EXERCISE DETAILS: Set down exactly the lines from the one with "neck = tool(turned(profile, Matrix.Translation(start)" to the one with "if empty is", both included, and no line outside that range.

◆ ◆ ◆ ◆ ◆

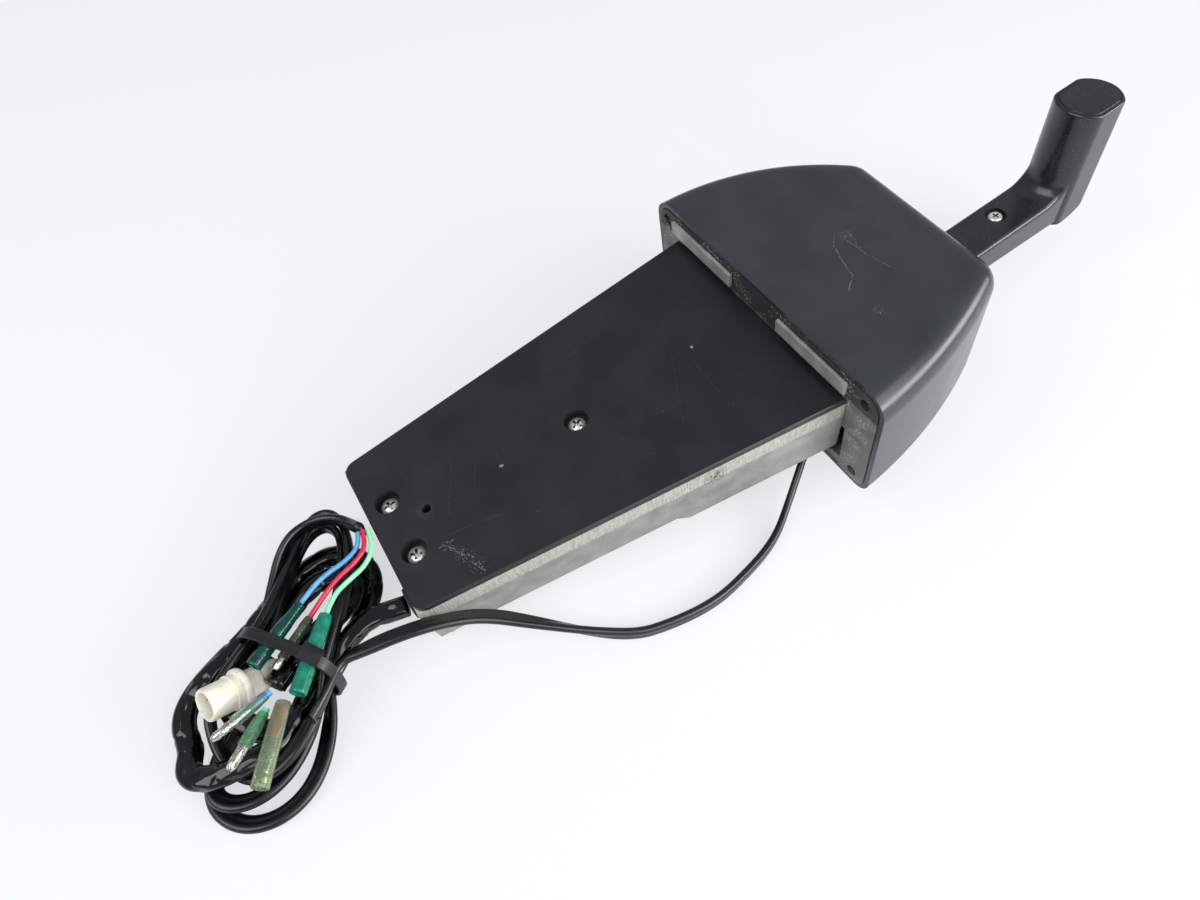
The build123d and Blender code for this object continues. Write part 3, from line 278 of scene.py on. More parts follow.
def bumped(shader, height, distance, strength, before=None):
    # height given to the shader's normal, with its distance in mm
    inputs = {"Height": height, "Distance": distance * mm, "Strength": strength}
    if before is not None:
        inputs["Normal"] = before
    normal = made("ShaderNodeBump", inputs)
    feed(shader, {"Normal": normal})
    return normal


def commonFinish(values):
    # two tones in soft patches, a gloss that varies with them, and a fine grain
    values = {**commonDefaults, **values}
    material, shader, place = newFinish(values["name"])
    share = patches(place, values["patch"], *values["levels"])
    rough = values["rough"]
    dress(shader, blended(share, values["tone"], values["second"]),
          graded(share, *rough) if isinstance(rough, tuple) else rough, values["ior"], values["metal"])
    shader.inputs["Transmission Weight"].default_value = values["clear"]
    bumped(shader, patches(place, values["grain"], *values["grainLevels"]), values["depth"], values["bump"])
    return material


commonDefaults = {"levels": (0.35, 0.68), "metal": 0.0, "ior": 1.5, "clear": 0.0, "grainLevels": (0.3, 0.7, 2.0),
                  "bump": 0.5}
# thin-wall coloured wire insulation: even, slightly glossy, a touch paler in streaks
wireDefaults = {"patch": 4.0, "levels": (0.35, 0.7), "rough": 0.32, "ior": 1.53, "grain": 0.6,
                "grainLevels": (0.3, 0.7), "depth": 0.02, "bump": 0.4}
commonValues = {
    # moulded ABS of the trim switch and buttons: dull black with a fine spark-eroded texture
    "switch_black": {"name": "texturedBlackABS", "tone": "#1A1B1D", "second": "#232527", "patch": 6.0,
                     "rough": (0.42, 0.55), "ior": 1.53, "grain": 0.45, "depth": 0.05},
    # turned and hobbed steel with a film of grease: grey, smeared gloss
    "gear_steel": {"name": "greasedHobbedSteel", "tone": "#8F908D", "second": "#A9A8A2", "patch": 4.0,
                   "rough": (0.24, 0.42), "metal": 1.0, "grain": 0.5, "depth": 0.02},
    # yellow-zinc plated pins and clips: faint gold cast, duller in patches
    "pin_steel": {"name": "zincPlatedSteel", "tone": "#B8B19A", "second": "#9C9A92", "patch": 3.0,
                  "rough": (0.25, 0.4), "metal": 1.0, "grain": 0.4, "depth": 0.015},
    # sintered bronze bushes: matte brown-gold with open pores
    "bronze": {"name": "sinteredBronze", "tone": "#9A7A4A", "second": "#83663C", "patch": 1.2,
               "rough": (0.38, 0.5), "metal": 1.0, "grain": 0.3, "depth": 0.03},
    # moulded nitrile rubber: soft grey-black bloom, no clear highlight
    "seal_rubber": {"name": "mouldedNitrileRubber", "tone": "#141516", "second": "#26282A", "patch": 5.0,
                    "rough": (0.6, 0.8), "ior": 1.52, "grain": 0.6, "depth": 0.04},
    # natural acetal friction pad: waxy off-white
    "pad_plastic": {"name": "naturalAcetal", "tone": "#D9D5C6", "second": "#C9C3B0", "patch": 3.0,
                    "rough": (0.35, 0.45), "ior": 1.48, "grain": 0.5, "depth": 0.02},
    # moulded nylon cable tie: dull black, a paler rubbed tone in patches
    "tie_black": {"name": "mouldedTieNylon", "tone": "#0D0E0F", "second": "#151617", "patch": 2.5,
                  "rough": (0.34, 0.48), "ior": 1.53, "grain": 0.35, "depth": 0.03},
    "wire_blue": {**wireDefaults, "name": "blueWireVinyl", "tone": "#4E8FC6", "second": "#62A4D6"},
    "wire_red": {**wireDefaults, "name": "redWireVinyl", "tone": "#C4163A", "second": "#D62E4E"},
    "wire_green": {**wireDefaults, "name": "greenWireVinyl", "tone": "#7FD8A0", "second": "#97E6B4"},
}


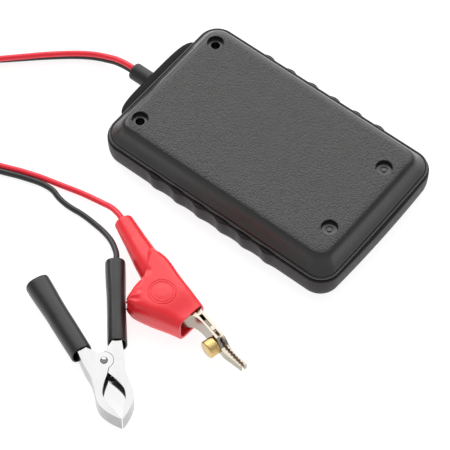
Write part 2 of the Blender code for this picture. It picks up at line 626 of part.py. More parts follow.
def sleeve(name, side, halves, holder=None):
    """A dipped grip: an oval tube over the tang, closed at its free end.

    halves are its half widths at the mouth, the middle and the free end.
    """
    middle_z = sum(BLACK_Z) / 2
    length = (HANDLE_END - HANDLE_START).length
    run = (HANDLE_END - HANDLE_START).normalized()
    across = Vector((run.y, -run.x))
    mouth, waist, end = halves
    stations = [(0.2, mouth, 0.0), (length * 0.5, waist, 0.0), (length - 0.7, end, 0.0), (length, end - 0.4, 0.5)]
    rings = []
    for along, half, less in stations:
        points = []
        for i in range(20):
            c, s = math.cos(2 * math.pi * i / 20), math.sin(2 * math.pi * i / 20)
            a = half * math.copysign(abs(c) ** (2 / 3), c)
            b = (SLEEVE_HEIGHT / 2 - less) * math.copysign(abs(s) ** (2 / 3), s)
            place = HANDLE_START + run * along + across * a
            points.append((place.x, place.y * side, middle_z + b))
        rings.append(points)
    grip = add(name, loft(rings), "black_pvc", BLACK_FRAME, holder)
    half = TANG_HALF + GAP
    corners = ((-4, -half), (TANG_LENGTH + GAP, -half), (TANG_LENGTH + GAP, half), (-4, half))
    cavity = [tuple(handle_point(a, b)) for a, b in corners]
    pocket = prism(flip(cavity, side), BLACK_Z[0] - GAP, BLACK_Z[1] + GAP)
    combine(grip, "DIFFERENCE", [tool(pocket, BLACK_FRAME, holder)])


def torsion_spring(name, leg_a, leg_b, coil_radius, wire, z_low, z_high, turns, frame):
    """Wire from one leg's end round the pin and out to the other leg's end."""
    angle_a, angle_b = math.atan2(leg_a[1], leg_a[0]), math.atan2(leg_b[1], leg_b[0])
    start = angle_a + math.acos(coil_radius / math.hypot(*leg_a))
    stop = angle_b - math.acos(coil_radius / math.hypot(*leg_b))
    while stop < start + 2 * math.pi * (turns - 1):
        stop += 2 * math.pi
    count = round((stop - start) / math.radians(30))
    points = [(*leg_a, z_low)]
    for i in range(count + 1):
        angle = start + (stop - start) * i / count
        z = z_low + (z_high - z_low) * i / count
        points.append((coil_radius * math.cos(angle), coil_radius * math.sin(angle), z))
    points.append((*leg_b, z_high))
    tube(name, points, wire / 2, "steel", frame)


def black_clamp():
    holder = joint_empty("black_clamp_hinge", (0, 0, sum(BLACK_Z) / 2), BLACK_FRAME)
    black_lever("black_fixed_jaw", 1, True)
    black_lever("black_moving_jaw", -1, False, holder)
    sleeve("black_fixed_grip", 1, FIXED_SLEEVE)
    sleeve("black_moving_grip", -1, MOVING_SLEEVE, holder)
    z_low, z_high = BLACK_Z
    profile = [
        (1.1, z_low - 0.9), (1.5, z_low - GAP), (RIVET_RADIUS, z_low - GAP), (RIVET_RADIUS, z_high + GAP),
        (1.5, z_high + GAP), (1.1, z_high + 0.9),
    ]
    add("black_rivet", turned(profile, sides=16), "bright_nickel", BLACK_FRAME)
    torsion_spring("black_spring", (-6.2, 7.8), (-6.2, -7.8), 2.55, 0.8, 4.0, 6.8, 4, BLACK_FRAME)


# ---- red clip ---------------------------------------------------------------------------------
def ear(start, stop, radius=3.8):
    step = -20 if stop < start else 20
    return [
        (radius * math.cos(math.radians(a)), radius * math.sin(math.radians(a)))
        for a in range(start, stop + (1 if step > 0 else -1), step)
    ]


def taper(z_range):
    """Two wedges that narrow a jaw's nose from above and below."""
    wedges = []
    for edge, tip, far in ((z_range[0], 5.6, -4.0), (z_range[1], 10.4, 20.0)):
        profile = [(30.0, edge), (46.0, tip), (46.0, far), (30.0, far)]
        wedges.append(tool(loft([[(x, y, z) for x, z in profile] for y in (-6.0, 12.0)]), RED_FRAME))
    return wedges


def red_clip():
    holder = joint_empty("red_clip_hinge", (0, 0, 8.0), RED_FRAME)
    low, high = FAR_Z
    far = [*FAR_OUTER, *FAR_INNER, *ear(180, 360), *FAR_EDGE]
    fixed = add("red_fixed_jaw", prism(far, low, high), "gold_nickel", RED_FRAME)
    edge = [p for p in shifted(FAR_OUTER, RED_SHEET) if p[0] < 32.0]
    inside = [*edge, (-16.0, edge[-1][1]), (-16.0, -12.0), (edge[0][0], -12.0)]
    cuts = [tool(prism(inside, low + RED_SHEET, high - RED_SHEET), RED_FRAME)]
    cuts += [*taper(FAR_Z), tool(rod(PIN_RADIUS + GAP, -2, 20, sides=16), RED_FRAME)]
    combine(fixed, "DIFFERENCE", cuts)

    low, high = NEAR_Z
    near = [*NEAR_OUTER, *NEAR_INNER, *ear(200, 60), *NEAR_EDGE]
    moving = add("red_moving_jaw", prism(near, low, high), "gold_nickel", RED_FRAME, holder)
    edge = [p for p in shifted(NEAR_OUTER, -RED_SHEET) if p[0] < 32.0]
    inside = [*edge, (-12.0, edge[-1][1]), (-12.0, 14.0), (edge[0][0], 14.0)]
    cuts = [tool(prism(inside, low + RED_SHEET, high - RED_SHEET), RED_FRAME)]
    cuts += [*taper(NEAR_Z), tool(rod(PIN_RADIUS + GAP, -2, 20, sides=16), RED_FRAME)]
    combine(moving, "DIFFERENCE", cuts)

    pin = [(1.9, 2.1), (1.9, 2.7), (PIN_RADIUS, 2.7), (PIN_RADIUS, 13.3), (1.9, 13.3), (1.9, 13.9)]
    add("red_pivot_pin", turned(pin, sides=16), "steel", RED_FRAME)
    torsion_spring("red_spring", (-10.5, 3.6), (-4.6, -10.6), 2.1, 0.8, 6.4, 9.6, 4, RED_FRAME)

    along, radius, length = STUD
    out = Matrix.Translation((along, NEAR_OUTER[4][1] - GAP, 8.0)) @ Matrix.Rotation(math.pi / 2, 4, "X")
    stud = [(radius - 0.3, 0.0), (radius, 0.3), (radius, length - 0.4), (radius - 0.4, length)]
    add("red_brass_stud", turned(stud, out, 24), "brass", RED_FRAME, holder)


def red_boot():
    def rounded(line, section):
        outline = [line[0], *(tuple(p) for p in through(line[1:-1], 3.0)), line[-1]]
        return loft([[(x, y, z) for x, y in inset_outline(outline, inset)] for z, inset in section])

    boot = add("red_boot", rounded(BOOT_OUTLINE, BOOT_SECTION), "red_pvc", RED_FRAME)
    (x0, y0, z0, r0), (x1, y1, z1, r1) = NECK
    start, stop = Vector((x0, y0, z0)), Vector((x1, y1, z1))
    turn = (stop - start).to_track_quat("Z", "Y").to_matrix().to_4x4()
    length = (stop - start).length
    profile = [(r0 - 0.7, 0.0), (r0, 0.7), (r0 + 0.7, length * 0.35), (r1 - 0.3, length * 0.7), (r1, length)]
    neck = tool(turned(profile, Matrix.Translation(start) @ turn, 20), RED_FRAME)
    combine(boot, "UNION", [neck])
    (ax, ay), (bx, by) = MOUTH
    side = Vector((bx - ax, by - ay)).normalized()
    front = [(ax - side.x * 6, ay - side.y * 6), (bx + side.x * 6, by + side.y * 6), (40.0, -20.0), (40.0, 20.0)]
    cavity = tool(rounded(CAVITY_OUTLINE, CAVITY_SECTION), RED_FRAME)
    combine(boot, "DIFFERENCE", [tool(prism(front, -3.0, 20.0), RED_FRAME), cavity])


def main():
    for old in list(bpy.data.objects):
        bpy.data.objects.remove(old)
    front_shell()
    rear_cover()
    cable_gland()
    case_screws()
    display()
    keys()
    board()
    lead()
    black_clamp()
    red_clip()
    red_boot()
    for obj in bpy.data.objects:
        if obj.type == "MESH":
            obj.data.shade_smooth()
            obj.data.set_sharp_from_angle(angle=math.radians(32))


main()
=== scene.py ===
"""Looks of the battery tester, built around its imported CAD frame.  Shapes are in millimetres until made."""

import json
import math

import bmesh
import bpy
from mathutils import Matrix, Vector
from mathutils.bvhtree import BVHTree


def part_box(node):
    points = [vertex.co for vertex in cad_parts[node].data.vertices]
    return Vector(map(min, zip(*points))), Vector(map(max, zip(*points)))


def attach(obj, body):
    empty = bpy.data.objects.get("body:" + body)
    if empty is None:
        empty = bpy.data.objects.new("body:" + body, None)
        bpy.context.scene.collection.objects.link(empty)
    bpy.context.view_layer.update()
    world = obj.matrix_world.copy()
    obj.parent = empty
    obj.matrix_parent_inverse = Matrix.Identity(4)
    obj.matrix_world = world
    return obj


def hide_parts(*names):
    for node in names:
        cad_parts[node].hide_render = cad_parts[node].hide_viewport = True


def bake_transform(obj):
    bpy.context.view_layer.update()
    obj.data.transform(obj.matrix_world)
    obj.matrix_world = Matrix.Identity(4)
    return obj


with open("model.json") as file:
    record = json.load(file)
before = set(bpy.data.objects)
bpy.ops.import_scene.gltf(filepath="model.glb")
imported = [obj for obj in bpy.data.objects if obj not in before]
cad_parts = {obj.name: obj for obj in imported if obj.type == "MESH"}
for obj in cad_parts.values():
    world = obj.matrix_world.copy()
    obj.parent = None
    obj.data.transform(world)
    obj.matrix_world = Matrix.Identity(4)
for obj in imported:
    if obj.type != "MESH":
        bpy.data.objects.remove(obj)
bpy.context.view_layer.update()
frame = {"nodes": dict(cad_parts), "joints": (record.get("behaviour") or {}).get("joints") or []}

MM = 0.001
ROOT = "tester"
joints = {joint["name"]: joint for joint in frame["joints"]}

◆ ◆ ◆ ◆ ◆

COMPLETE ANSWER:
    neck = tool(turned(profile, Matrix.Translation(start) @ turn, 20), RED_FRAME)
    combine(boot, "UNION", [neck])
    (ax, ay), (bx, by) = MOUTH
    side = Vector((bx - ax, by - ay)).normalized()
    front = [(ax - side.x * 6, ay - side.y * 6), (bx + side.x * 6, by + side.y * 6), (40.0, -20.0), (40.0, 20.0)]
    cavity = tool(rounded(CAVITY_OUTLINE, CAVITY_SECTION), RED_FRAME)
    combine(boot, "DIFFERENCE", [tool(prism(front, -3.0, 20.0), RED_FRAME), cavity])


def main():
    for old in list(bpy.data.objects):
        bpy.data.objects.remove(old)
    front_shell()
    rear_cover()
    cable_gland()
    case_screws()
    display()
    keys()
    board()
    lead()
    black_clamp()
    red_clip()
    red_boot()
    for obj in bpy.data.objects:
        if obj.type == "MESH":
            obj.data.shade_smooth()
            obj.data.set_sharp_from_angle(angle=math.radians(32))


main()
=== scene.py ===
"""Looks of the battery tester, built around its imported CAD frame.  Shapes are in millimetres until made."""

import json
import math

import bmesh
import bpy
from mathutils import Matrix, Vector
from mathutils.bvhtree import BVHTree


def part_box(node):
    points = [vertex.co for vertex in cad_parts[node].data.vertices]
    return Vector(map(min, zip(*points))), Vector(map(max, zip(*points)))


def attach(obj, body):
    empty = bpy.data.objects.get("body:" + body)
    if empty is None:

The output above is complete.